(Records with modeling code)
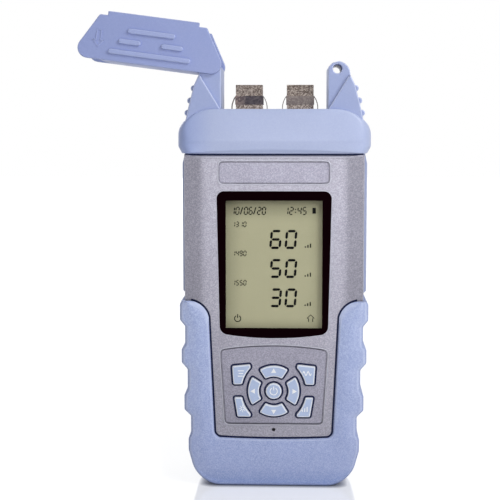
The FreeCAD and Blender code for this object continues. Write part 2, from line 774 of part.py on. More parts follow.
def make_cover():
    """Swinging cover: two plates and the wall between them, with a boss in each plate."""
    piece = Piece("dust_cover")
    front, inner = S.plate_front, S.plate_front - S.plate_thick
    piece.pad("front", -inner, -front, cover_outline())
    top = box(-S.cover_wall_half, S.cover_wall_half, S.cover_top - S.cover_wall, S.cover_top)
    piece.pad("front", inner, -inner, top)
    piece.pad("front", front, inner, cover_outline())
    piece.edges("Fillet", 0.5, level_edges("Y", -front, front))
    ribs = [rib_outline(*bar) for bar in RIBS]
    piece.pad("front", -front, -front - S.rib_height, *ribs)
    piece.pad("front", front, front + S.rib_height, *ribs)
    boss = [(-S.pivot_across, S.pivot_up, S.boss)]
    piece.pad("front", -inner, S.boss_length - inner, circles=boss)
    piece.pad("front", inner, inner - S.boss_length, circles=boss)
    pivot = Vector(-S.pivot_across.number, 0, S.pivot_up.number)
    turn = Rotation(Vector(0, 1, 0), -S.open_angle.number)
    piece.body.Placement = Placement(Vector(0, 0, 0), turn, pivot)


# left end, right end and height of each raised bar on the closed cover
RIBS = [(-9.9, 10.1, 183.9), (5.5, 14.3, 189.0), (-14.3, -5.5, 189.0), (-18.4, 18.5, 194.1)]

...

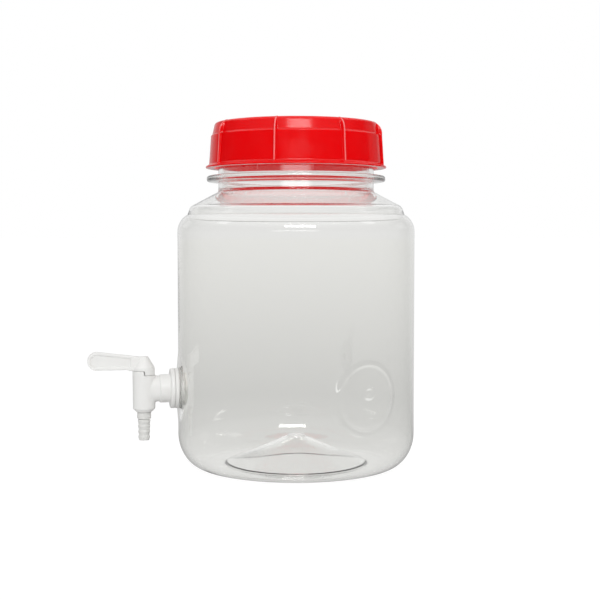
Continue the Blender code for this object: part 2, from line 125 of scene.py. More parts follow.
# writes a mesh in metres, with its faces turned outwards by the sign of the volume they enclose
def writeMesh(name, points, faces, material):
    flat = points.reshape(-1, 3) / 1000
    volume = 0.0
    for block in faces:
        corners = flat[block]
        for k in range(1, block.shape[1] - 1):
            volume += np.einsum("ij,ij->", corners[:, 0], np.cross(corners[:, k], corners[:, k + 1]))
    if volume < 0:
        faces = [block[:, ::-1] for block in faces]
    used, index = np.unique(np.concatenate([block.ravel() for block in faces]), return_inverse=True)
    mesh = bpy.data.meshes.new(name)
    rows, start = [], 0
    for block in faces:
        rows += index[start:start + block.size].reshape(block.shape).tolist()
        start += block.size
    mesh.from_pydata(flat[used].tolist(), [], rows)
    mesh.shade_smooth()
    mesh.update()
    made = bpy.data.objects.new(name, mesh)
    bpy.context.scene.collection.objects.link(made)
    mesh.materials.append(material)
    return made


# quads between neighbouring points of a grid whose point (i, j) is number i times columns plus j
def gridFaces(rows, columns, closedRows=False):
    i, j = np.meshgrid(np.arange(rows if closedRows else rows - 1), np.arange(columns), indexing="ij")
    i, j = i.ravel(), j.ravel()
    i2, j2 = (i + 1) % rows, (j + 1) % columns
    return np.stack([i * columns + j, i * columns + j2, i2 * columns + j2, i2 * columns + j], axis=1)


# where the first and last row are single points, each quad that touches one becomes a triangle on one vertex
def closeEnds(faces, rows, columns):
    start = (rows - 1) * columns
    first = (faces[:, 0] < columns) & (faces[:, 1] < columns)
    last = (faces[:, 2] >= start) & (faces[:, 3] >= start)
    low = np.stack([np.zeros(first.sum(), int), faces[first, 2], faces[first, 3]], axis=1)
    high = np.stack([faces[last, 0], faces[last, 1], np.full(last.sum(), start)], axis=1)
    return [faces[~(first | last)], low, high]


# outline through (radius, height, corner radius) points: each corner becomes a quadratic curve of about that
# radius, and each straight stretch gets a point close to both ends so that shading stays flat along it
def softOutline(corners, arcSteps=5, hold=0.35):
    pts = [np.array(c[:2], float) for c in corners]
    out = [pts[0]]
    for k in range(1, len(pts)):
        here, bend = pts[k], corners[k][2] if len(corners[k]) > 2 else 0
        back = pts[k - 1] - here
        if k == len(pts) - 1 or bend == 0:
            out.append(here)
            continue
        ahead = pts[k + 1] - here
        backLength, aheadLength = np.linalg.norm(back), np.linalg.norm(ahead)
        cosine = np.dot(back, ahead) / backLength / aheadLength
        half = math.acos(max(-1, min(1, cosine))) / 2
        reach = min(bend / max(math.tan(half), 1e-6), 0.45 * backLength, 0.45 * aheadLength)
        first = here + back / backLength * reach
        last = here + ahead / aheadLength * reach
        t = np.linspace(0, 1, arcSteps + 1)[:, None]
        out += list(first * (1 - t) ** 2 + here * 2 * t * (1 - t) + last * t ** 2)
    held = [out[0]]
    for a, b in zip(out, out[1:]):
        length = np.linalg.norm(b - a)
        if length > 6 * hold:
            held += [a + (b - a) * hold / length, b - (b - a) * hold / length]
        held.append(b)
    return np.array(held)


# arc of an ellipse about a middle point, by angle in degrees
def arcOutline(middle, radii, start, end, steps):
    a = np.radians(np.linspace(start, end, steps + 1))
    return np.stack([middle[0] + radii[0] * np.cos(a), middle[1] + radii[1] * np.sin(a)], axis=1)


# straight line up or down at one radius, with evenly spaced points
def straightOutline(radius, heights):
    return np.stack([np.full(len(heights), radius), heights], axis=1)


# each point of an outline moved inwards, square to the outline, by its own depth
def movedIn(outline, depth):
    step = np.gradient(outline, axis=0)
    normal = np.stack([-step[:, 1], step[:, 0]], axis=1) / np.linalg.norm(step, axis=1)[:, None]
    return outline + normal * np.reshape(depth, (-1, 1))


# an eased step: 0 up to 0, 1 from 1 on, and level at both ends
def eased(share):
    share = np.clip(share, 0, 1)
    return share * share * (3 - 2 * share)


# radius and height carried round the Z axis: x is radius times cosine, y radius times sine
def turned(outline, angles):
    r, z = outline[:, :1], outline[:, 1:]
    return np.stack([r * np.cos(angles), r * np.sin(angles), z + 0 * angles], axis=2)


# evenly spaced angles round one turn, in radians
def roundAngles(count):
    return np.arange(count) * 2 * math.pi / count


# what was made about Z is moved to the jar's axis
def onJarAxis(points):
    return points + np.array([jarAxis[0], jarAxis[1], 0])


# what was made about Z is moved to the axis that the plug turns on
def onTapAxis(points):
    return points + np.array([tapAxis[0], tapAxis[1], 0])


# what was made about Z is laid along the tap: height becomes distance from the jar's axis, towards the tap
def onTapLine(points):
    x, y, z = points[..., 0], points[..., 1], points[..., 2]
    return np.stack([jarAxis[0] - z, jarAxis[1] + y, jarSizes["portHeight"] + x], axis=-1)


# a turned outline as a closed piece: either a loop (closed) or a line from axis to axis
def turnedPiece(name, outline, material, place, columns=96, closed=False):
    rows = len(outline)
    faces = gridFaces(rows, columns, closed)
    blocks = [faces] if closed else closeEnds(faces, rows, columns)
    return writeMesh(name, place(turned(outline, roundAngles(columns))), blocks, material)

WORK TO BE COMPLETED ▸
Print, from the entries above, the line with "The FreeCAD and", the line with "(-18.4, 18.5, 194.1)]" and all lines between them, exactly and with nothing else.

WRITTEN REPLY ▸
The FreeCAD and Blender code for this object continues. Write part 2, from line 774 of part.py on. More parts follow.
def make_cover():
    """Swinging cover: two plates and the wall between them, with a boss in each plate."""
    piece = Piece("dust_cover")
    front, inner = S.plate_front, S.plate_front - S.plate_thick
    piece.pad("front", -inner, -front, cover_outline())
    top = box(-S.cover_wall_half, S.cover_wall_half, S.cover_top - S.cover_wall, S.cover_top)
    piece.pad("front", inner, -inner, top)
    piece.pad("front", front, inner, cover_outline())
    piece.edges("Fillet", 0.5, level_edges("Y", -front, front))
    ribs = [rib_outline(*bar) for bar in RIBS]
    piece.pad("front", -front, -front - S.rib_height, *ribs)
    piece.pad("front", front, front + S.rib_height, *ribs)
    boss = [(-S.pivot_across, S.pivot_up, S.boss)]
    piece.pad("front", -inner, S.boss_length - inner, circles=boss)
    piece.pad("front", inner, inner - S.boss_length, circles=boss)
    pivot = Vector(-S.pivot_across.number, 0, S.pivot_up.number)
    turn = Rotation(Vector(0, 1, 0), -S.open_angle.number)
    piece.body.Placement = Placement(Vector(0, 0, 0), turn, pivot)


# left end, right end and height of each raised bar on the closed cover
RIBS = [(-9.9, 10.1, 183.9), (5.5, 14.3, 189.0), (-14.3, -5.5, 189.0), (-18.4, 18.5, 194.1)]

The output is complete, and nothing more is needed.